MATERIAL FOR THIS TASK:

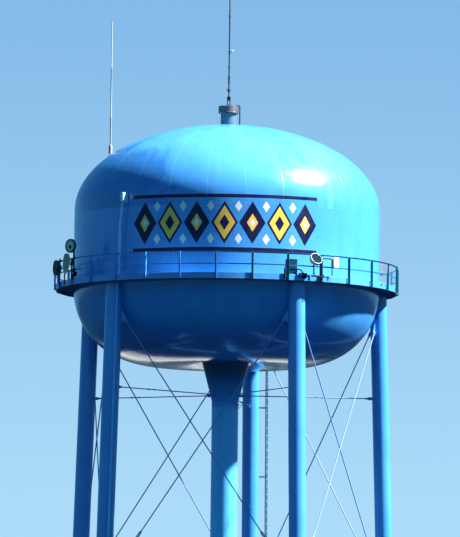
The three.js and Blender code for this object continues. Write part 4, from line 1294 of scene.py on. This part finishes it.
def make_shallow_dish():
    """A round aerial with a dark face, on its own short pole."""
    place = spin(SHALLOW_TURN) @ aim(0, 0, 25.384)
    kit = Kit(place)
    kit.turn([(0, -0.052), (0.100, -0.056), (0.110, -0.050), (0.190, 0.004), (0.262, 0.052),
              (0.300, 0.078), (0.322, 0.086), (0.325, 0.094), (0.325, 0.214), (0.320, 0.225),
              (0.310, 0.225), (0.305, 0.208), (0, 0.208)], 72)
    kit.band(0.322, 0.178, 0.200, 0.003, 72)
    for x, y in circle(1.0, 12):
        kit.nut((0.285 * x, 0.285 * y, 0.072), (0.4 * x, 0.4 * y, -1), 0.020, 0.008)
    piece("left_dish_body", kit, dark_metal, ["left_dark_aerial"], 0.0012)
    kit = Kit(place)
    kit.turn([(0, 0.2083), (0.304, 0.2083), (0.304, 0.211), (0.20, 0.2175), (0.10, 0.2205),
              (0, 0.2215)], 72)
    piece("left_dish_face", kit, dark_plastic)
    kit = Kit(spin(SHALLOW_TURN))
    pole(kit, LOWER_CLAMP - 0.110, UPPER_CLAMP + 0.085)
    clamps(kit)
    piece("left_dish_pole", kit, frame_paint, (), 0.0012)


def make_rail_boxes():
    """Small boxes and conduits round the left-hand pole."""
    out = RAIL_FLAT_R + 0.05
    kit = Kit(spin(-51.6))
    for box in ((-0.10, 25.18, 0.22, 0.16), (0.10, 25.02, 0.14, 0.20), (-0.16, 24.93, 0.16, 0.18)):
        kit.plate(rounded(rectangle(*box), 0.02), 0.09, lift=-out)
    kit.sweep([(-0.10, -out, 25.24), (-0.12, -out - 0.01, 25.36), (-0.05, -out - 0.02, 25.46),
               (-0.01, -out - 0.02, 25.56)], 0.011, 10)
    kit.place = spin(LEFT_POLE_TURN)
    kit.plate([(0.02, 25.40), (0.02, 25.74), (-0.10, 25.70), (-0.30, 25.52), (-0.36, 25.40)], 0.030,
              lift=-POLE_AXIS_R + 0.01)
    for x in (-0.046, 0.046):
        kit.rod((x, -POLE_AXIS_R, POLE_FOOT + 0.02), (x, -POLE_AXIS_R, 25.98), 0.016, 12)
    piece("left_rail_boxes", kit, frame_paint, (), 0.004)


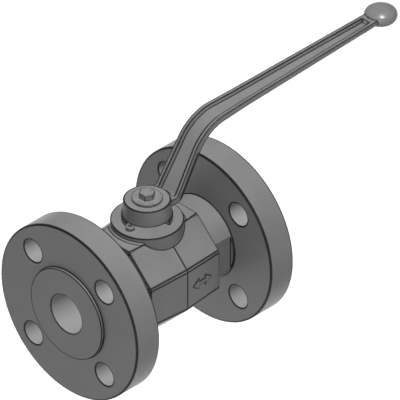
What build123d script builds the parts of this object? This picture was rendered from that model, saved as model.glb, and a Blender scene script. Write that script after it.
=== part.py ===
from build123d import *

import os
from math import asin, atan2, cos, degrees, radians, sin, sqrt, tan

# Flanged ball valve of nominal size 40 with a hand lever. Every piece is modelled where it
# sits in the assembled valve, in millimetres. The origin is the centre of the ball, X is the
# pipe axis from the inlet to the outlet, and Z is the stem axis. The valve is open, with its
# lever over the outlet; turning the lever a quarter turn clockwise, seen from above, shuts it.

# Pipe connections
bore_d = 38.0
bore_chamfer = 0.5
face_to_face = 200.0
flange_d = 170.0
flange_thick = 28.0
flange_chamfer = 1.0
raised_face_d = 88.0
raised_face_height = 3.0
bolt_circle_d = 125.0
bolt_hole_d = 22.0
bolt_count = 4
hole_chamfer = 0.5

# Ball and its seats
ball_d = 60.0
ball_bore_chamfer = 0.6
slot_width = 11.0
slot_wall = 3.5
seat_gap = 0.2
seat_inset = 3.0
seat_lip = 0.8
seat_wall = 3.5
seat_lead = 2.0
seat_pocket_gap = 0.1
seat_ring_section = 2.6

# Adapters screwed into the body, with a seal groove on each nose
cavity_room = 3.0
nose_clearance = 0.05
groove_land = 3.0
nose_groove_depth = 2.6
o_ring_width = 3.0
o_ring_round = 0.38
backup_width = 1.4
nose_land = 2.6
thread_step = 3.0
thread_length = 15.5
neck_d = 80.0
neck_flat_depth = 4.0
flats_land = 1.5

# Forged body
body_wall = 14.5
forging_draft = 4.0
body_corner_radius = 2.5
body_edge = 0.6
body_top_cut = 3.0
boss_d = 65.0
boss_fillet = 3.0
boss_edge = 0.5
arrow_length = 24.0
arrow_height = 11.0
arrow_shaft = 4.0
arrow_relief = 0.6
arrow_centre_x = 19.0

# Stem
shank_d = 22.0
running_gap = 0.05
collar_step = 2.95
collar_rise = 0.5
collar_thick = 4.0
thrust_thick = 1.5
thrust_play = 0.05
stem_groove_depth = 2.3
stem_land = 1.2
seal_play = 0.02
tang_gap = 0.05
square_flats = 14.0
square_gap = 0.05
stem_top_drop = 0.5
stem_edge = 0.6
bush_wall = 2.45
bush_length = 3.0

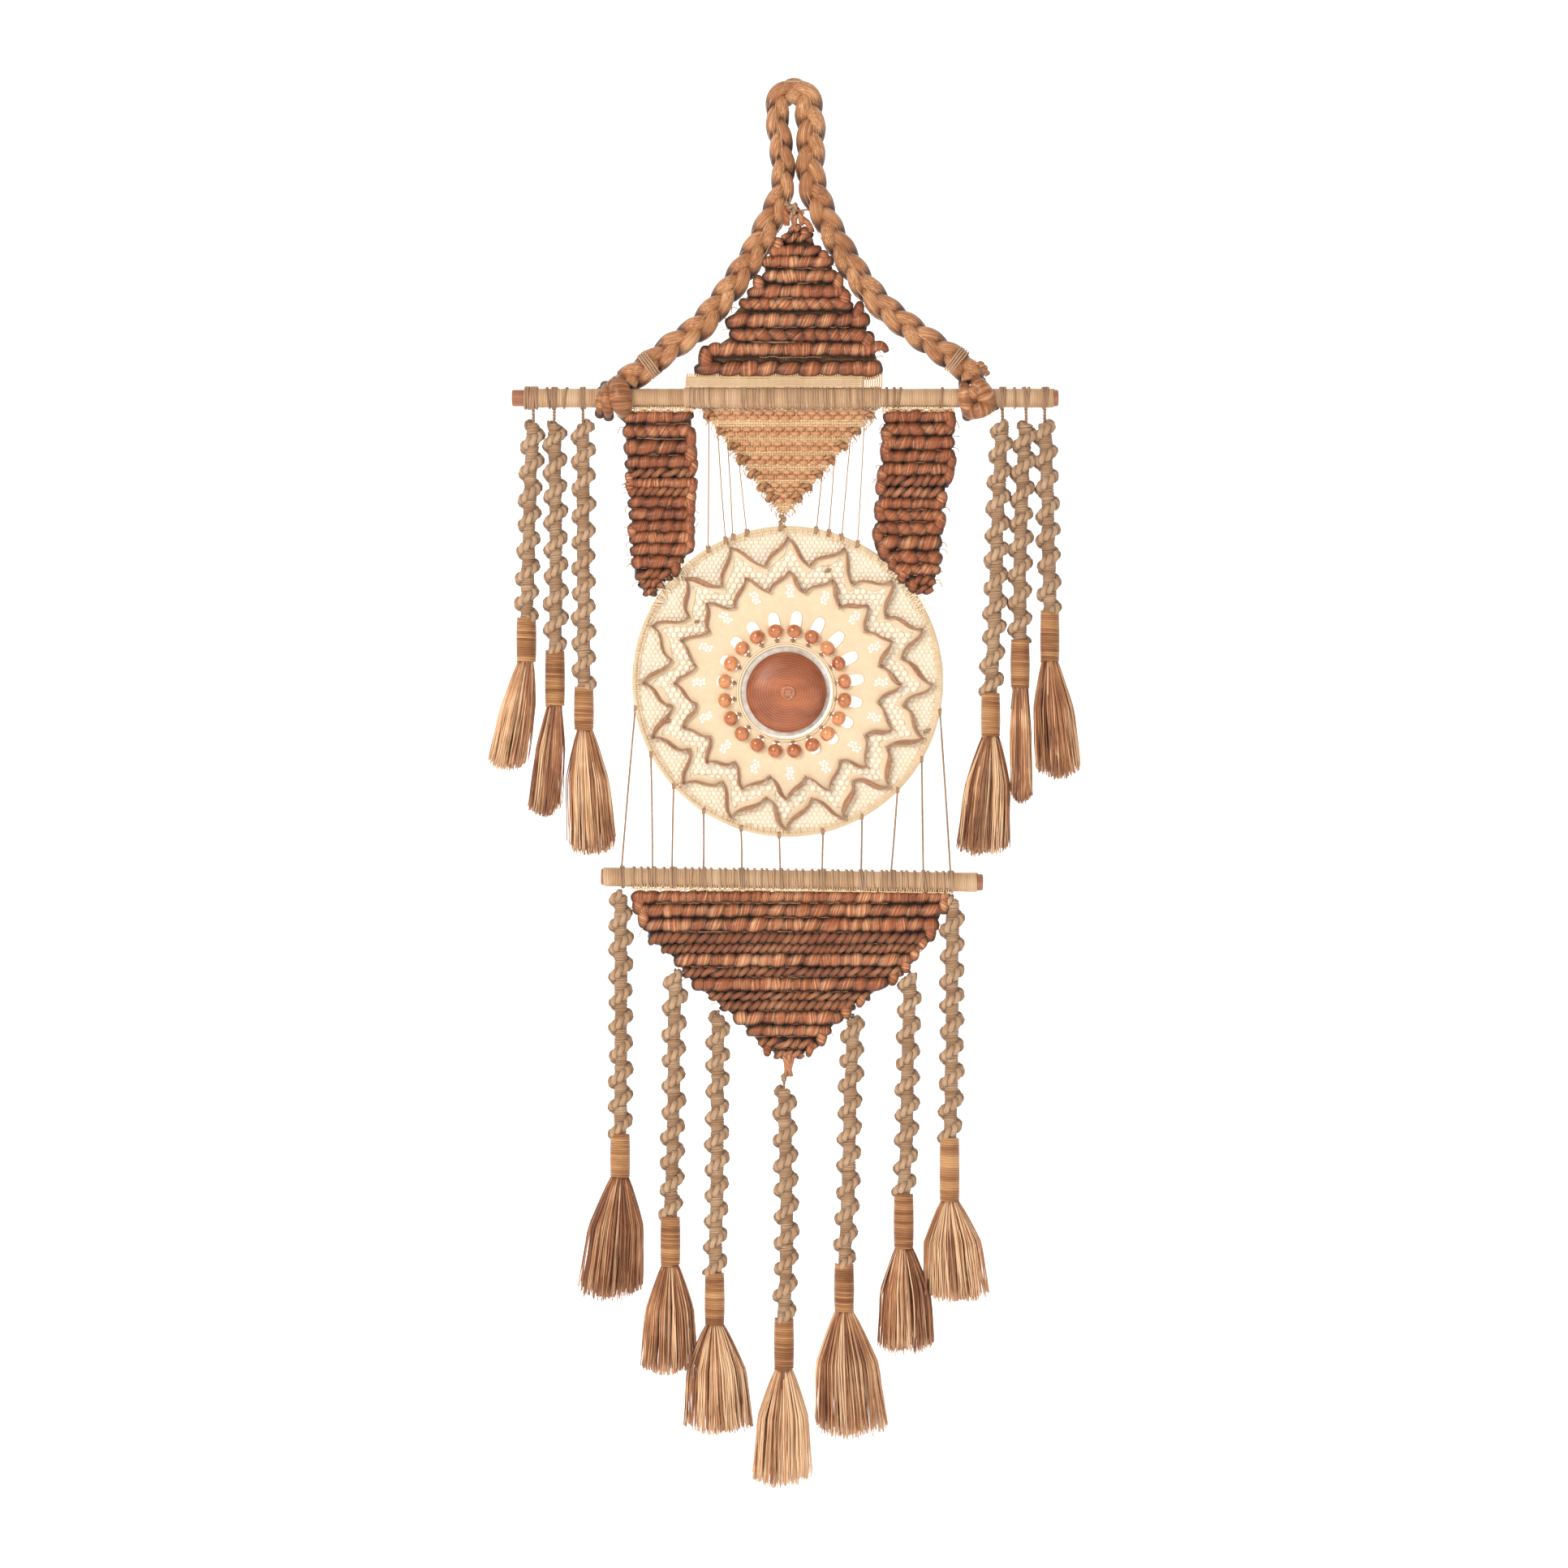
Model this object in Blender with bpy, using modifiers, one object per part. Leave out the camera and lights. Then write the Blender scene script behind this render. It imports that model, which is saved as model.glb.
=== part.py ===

DIRECTIONS: Return exactly the lines from the one containing "Model this object" to the last line of the data, and nothing more.

OUTPUT FOR THIS EXERCISE:
Model this object in Blender with bpy, using modifiers, one object per part. Leave out the camera and lights. Then write the Blender scene script behind this render. It imports that model, which is saved as model.glb.
=== part.py ===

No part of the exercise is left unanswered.